Well, first but not least, if I'm not mistaken toe angle or better said, rear toe angle and a low braking sensitivity don't have anything to do with one another. What it
would affect during 'throttle modulation' (as I understand this expression) would be, which perhaps is what you meant, the rear toe angle. Rear toe angle, while the
value is greater the more the car will want to go forward in the sense that it will give one forward inertia. (Umm . . . don't think that's well explained. Ugh, I knew I'm
not good at this.)
For instance, if one puts a high value in the rear, while drifting, it will make the car snappy (Increases understeer) because since the tires are facing more inward than
natural, it will bring the car straight. Plus it can also lead to lost of angle or won't let you get angle. (If one experiment with this, it would be more understandable)
There are various way to control the snap (understee), one of 'em been controlling the rear toe and other components.
Braking sensitivity without ABS: "High sensitivity will increase stability when braking, but will also inhibit the ability of the left and right wheels to turn at different
speeds, increasing understeer on corner entry." For me, the lower the number the better and Imma explain why. (One of the main, and I think the only reason why I do
not use ABS is because . . . you could say that I use the 'left foot technique' or whatever it is called. When tandem, for me to follow, hold a really smooth line, or gain
angle while chasing, I press the brake slightly while still on the gas -if needed, the pressure can be more. Of course, for a good result/outcome for this process, brakes
have to be tuned.) I'd say, the braking 'power', it wouldn't be send even to the wheels, therefore; helping more this technique. (I really can't explain this but I would
be able to show it)
This 'technique doesn't go with everybody, but I do find it really effective.
Thank you for understanding.
You said, ''I find high powered cars need Initial 60.'' Well, I disagree with you. When having high hp cars, if you have the Initial Torque all out, when you touch that
gas, that car will spin the hell out of his life on the sample place and no forward motion. It would not be able to grip with sooo much spin from the get-go.
Initial TOrque: "The higher the setting, the less likely unexpected changes in handling are to occur, but the more likely you are to experience understeer"
Side Note: Every comment made by me, is/are my personal opinion and not a fact.
Im just going to say its all down to personal preference. It will also vary depending on the car, not just the driver. I think its just the driver that applies their own base template and works it to suit the car. And unless PD give out preset welded diff, and other preset "simpler" diff/LSD set ups, there will probably never be a consistent pattern.
Hmm . . . Indeed.
See that's the weird thing. I thought Initial 60 is fully locked, but after reading through this whole forum (and based on my tests so far), it seems Initial 5 is fully locked. Confusingly Accel & Decel 60 is fully locked. So with high HP cars you want it to lock less quickly to avoid oversteer, which means you use Initial 60. The in-game description is correct in describing its effects, but higher values =/= locked. In the current Eiger seasonal I used the Jay Leno Oldsmobile with 1000+ HP. With Initial 5 I couldn't control it well and keep spinning, but with Initial 60 the slides are a lot milder and easier to control.

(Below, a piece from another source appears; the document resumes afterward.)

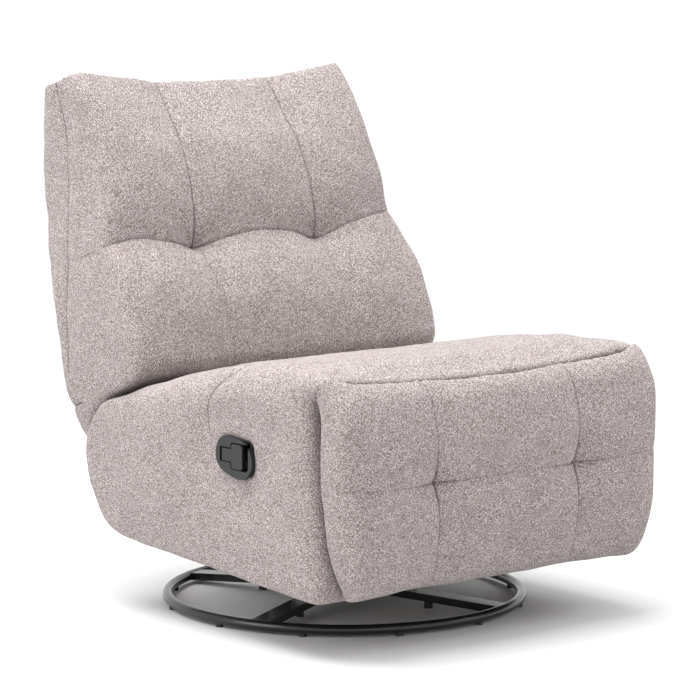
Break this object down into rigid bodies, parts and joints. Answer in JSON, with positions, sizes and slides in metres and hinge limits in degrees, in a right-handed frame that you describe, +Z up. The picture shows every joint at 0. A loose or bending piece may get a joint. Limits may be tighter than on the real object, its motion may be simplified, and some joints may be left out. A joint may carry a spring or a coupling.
{
  "type": "glider nursery chair",
  "caption": "Armless padded swivel glider with a reclining back, a fold-out footrest, a recessed side pull handle and a round steel ring base.",
  "frame": {"origin": "on the floor under the middle of the chair's outline at rest", "axes": "+Z up, the front faces -Y, +X to the sitter's left"},
  "size_m": [0.778, 0.9696, 0.9681],
  "materials": {
    "black_steel": "gloss black powder coat",
    "frame_steel": "satin black",
    "zinc_hardware": "zinc plated",
    "spring_steel": "oiled",
    "glide_plastic": "moulded black",
    "handle_plastic": "fine grained black",
    "plywood": "raw plywood",
    "upholstery": "nubby melange weave",
    "webbing": "elastic webbing"
  },
  "bodies": {
    "base": {"ring_half_front": "black_steel", "ring_half_rear": "black_steel", "ring_joint_sleeves": "frame_steel", "cross_bar": "black_steel", "cross_bar_halves": "black_steel", "hub_plate": "black_steel", "hub_bolts": "zinc_hardware", "ring_glides": "glide_plastic", "bar_glides": "glide_plastic", "swivel_race_lower": "frame_steel"},
    "swivel_frame": {"swivel_race_upper": "frame_steel", "swivel_balls": "spring_steel", "swivel_crossbars": "frame_steel", "swivel_rails": "frame_steel", "hanger_brackets": "frame_steel", "upper_link_pins": "zinc_hardware"},
    "front_links": {"front_swing_links": "frame_steel", "front_link_bushes": "glide_plastic"},
    "rear_links": {"rear_swing_links": "frame_steel", "rear_link_bushes": "glide_plastic"},
    "seat": {"lower_link_pins": "zinc_hardware", "carriage_hangers": "frame_steel", "carriage_rails": "frame_steel", "carriage_crossbars": "frame_steel", "mechanism_plate_left": "frame_steel", "mechanism_plate_right": "frame_steel", "mechanism_bolts": "zinc_hardware", "side_board_left": "plywood", "side_board_right": "plywood", "front_rail": "plywood", "rear_rail": "plywood", "rear_panel": "plywood", "seat_springs": "spring_steel", "seat_foam": "upholstery", "side_pad_left": "upholstery", "side_pad_right": "upholstery", "handle_bezel": "handle_plastic", "handle_pin": "zinc_hardware", "handle_spring": "spring_steel", "release_cable": "glide_plastic", "cable_ferrules": "zinc_hardware", "recline_bolts": "zinc_hardware", "footrest_bolts": "zinc_hardware"},
    "back": {"back_brackets": "frame_steel", "back_stiles": "frame_steel", "back_rails": "frame_steel", "back_webbing": "webbing", "back_cushion": "upholstery", "back_rear_pad": "upholstery", "back_skirt": "upholstery"},
    "footrest": {"footrest_board": "plywood", "footrest_brackets": "frame_steel", "footrest_pad": "upholstery", "footrest_link_pins": "zinc_hardware"},
    "footrest_crank": {"footrest_cranks": "frame_steel", "crank_pins": "zinc_hardware"},
    "footrest_coupler": {"footrest_couplers": "frame_steel"},
    "handle": {"handle_paddle": "handle_plastic"},
    "release_lever": {"release_lever": "frame_steel"}
  },
  "joints": [
    {"name": "swivel", "type": "hinge", "parent": "base", "child": "swivel_frame", "pos_m": [0, -0.015, 0.0425], "axis": [0, 0, 1], "continuous": true},
    {"name": "glide", "type": "hinge", "parent": "swivel_frame", "child": "rear_links", "pos_m": [0, 0.095, 0.205], "axis": [1, 0, 0], "range_deg": [-26, 26]},
    {"name": "front_link_swing", "type": "hinge", "parent": "swivel_frame", "child": "front_links", "pos_m": [0, -0.125, 0.205], "axis": [1, 0, 0], "range_deg": [-26, 26]},
    {"name": "seat_level", "type": "hinge", "parent": "rear_links", "child": "seat", "pos_m": [0, 0.095, 0.095], "axis": [1, 0, 0], "range_deg": [-26, 26]},
    {"name": "recline", "type": "hinge", "parent": "seat", "child": "back", "pos_m": [0, 0.174, 0.278], "axis": [-1, 0, 0], "range_deg": [0, 30]},
    {"name": "footrest_fold", "type": "hinge", "parent": "seat", "child": "footrest", "pos_m": [0, -0.395, 0.458], "axis": [-1, 0, 0], "range_deg": [0, 82]},
    {"name": "footrest_crank_swing", "type": "hinge", "parent": "seat", "child": "footrest_crank", "pos_m": [0, -0.282, 0.423], "axis": [-1, 0, 0], "range_deg": [0, 82]},
    {"name": "footrest_coupler_swing", "type": "hinge", "parent": "footrest_crank", "child": "footrest_coupler", "pos_m": [0, -0.278, 0.311], "axis": [-1, 0, 0], "range_deg": [-82, 0]},
    {"name": "handle_pull", "type": "hinge", "parent": "seat", "child": "handle", "pos_m": [-0.374, -0.146, 0.332], "axis": [0, 0, -1], "range_deg": [0, 40], "stiffness_Nm_per_rad": 0.6, "springref_deg": -11.46},
    {"name": "release_lever_swing", "type": "hinge", "parent": "seat", "child": "release_lever", "pos_m": [-0.286, -0.24, 0.306], "axis": [1, 0, 0], "range_deg": [0, 8]}
  ],
  "couplings": [
    {"joint": "front_link_swing", "follows": "glide", "ratio": 1},
    {"joint": "seat_level", "follows": "glide", "ratio": -1},
    {"joint": "footrest_crank_swing", "follows": "footrest_fold", "ratio": 1},
    {"joint": "footrest_coupler_swing", "follows": "footrest_fold", "ratio": -1},
    {"joint": "release_lever_swing", "follows": "handle_pull", "ratio": 0.2}
  ]
}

Probably this is true as well. I guess I'll just use whatever feels right and keep practicing
Thanks for all your help everyone
I pretend GT LSD is some giant springs.
Your intial torque is what controls the speed difference between the 2 wheels.
Acceleration is how agressive the wheels engage when power is applied. So a REALLY tight spring for higher values.
Braking sensitivity is how aggressive the wheels engage when the power is removed. ^ like above.
Thats how I treat it, and it works for me.